- **Prompt**
Reproduce the first line and every line after it, exactly, through the one containing "teardrop lobes on". Leave out the rest.

=== Stored data ===

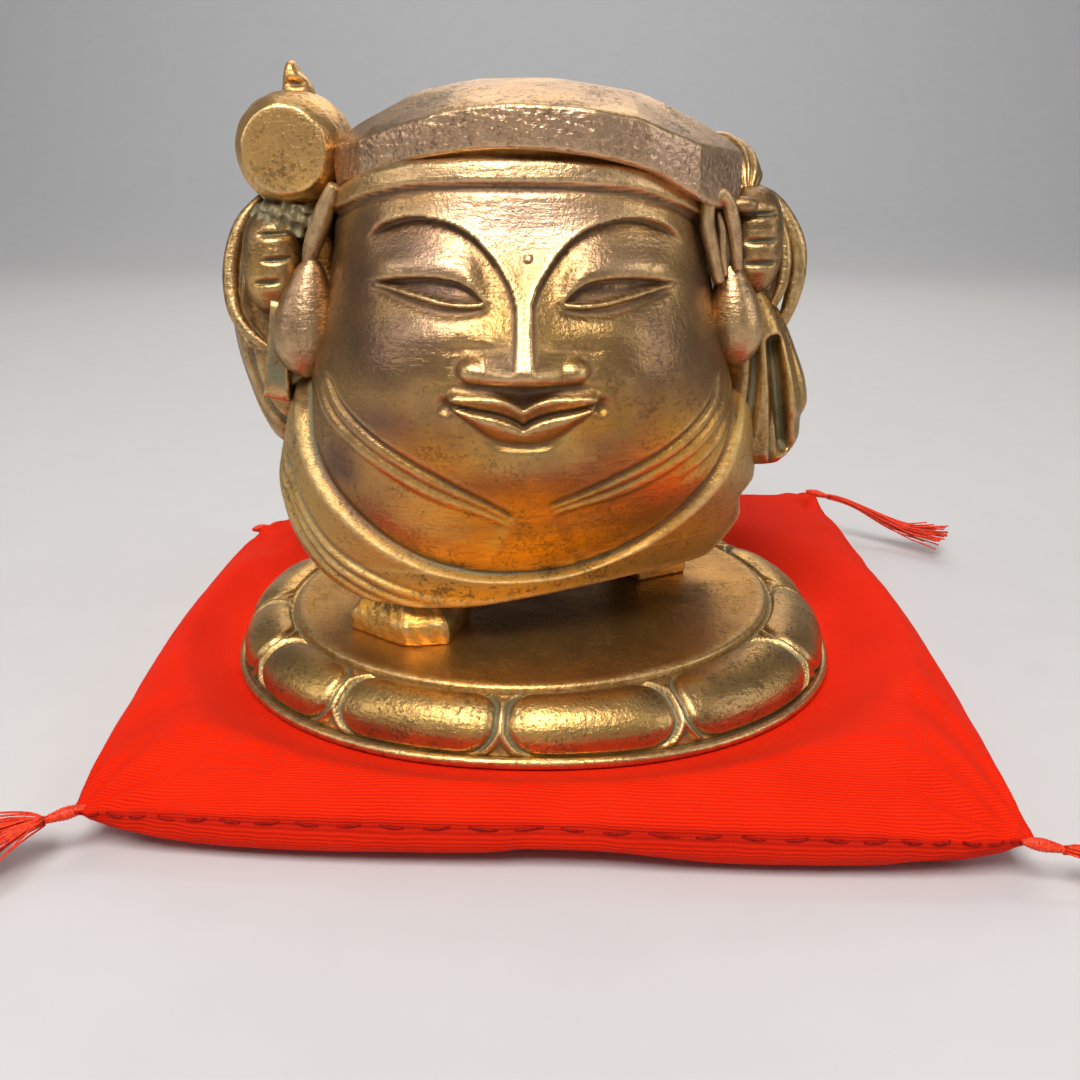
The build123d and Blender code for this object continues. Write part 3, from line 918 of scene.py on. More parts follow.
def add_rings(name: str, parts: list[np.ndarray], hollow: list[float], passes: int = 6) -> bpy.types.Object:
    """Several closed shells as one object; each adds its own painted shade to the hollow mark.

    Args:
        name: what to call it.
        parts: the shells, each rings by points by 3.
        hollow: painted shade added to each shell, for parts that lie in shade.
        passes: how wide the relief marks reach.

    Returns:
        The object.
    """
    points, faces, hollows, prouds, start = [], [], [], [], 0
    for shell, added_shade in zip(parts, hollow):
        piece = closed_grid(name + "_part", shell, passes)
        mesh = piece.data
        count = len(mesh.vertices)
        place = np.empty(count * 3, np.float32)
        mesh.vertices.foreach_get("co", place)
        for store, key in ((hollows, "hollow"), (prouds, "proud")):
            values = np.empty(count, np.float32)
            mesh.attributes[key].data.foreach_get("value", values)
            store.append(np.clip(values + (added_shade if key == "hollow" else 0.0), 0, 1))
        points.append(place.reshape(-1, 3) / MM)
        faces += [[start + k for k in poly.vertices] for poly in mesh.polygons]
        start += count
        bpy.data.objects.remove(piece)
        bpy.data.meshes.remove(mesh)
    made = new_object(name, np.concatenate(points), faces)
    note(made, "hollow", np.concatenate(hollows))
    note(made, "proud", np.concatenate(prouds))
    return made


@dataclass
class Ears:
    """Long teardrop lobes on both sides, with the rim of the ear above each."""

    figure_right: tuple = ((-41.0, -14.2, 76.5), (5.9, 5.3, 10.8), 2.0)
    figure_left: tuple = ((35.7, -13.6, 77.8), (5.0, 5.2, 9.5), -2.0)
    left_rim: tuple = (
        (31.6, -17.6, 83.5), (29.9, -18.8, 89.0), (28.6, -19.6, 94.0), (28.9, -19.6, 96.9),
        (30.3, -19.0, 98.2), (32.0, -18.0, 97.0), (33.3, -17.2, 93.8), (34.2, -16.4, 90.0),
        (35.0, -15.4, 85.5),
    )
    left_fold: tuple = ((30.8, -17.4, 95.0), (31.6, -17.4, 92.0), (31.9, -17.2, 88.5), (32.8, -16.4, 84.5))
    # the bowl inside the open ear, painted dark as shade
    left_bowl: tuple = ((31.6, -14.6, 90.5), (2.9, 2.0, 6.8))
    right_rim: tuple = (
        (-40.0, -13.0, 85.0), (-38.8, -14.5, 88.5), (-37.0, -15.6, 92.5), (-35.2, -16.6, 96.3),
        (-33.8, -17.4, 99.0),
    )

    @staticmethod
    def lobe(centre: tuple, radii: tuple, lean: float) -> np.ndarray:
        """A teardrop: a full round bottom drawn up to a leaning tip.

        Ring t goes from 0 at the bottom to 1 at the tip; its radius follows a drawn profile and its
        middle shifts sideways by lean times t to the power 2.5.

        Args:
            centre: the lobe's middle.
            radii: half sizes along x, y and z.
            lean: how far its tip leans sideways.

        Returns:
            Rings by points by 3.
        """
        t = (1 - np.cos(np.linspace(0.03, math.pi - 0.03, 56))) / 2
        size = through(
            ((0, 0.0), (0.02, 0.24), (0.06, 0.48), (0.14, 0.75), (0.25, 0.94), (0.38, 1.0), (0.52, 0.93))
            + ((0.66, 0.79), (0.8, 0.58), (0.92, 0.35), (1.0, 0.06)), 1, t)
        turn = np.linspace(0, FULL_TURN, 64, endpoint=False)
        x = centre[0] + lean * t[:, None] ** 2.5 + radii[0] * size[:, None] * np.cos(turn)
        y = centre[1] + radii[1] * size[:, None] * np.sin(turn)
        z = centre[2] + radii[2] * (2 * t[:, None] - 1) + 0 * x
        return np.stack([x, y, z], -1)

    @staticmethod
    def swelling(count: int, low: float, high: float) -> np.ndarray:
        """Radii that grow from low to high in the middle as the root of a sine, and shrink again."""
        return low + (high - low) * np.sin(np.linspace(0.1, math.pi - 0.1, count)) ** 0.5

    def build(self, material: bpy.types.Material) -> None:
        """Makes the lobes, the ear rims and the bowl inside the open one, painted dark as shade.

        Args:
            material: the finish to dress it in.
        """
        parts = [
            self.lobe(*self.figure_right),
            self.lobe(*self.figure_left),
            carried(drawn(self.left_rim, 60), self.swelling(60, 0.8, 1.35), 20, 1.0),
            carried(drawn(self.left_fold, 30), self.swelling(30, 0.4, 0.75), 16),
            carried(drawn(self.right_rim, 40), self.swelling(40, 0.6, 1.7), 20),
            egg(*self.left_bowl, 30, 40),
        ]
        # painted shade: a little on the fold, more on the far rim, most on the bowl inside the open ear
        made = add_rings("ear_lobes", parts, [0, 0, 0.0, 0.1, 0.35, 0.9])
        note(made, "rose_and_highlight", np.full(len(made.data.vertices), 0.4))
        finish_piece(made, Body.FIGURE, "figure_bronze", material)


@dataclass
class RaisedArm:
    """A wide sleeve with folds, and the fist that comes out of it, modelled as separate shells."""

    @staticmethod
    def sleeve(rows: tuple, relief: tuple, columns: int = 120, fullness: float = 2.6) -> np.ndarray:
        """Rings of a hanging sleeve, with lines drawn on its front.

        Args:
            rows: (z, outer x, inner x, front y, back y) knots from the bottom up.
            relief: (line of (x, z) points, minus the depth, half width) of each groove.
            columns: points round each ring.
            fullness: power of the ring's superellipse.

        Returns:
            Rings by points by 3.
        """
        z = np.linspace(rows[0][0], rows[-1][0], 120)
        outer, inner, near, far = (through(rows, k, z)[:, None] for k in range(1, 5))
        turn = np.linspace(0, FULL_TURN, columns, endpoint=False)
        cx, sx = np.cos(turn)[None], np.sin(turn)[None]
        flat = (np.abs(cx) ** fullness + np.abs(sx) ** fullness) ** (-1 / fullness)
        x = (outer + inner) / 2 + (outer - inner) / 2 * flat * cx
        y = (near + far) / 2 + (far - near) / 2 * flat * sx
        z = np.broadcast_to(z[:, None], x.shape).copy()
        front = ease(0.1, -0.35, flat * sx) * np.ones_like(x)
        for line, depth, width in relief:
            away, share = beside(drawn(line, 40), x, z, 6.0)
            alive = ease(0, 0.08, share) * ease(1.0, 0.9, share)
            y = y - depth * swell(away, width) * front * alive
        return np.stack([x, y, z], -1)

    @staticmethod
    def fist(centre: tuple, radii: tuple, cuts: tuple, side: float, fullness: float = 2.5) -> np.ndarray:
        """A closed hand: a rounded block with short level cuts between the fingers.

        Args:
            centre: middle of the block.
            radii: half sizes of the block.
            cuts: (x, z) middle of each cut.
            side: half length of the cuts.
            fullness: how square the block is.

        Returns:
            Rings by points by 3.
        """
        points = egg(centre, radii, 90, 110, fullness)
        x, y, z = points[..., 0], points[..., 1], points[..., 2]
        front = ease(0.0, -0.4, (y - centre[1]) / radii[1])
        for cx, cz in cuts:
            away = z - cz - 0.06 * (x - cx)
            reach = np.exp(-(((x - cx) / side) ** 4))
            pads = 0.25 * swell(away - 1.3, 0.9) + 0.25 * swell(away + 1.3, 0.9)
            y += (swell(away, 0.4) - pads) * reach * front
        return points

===

- **Response to the exercise**
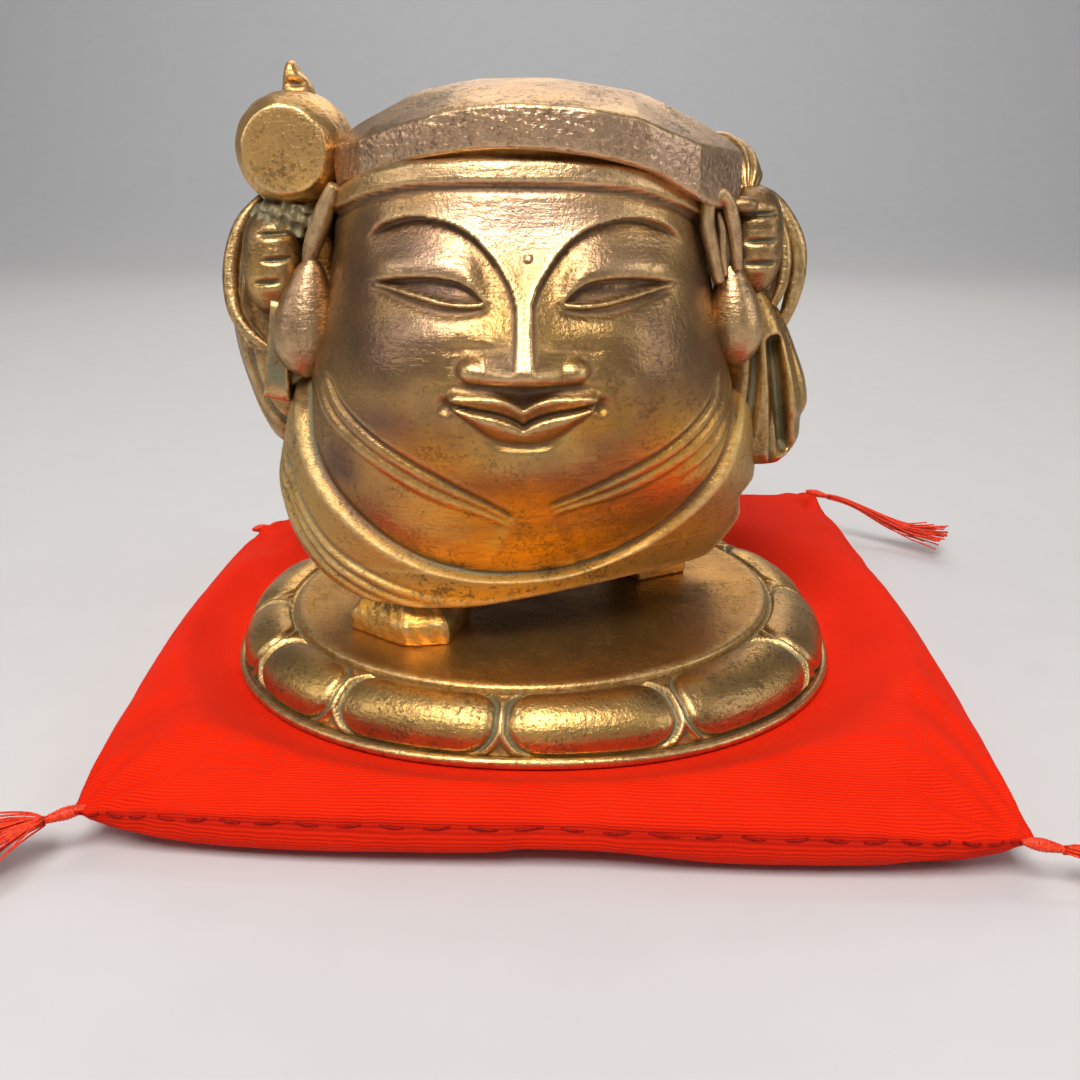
The build123d and Blender code for this object continues. Write part 3, from line 918 of scene.py on. More parts follow.
def add_rings(name: str, parts: list[np.ndarray], hollow: list[float], passes: int = 6) -> bpy.types.Object:
    """Several closed shells as one object; each adds its own painted shade to the hollow mark.

    Args:
        name: what to call it.
        parts: the shells, each rings by points by 3.
        hollow: painted shade added to each shell, for parts that lie in shade.
        passes: how wide the relief marks reach.

    Returns:
        The object.
    """
    points, faces, hollows, prouds, start = [], [], [], [], 0
    for shell, added_shade in zip(parts, hollow):
        piece = closed_grid(name + "_part", shell, passes)
        mesh = piece.data
        count = len(mesh.vertices)
        place = np.empty(count * 3, np.float32)
        mesh.vertices.foreach_get("co", place)
        for store, key in ((hollows, "hollow"), (prouds, "proud")):
            values = np.empty(count, np.float32)
            mesh.attributes[key].data.foreach_get("value", values)
            store.append(np.clip(values + (added_shade if key == "hollow" else 0.0), 0, 1))
        points.append(place.reshape(-1, 3) / MM)
        faces += [[start + k for k in poly.vertices] for poly in mesh.polygons]
        start += count
        bpy.data.objects.remove(piece)
        bpy.data.meshes.remove(mesh)
    made = new_object(name, np.concatenate(points), faces)
    note(made, "hollow", np.concatenate(hollows))
    note(made, "proud", np.concatenate(prouds))
    return made


@dataclass
class Ears:
    """Long teardrop lobes on both sides, with the rim of the ear above each."""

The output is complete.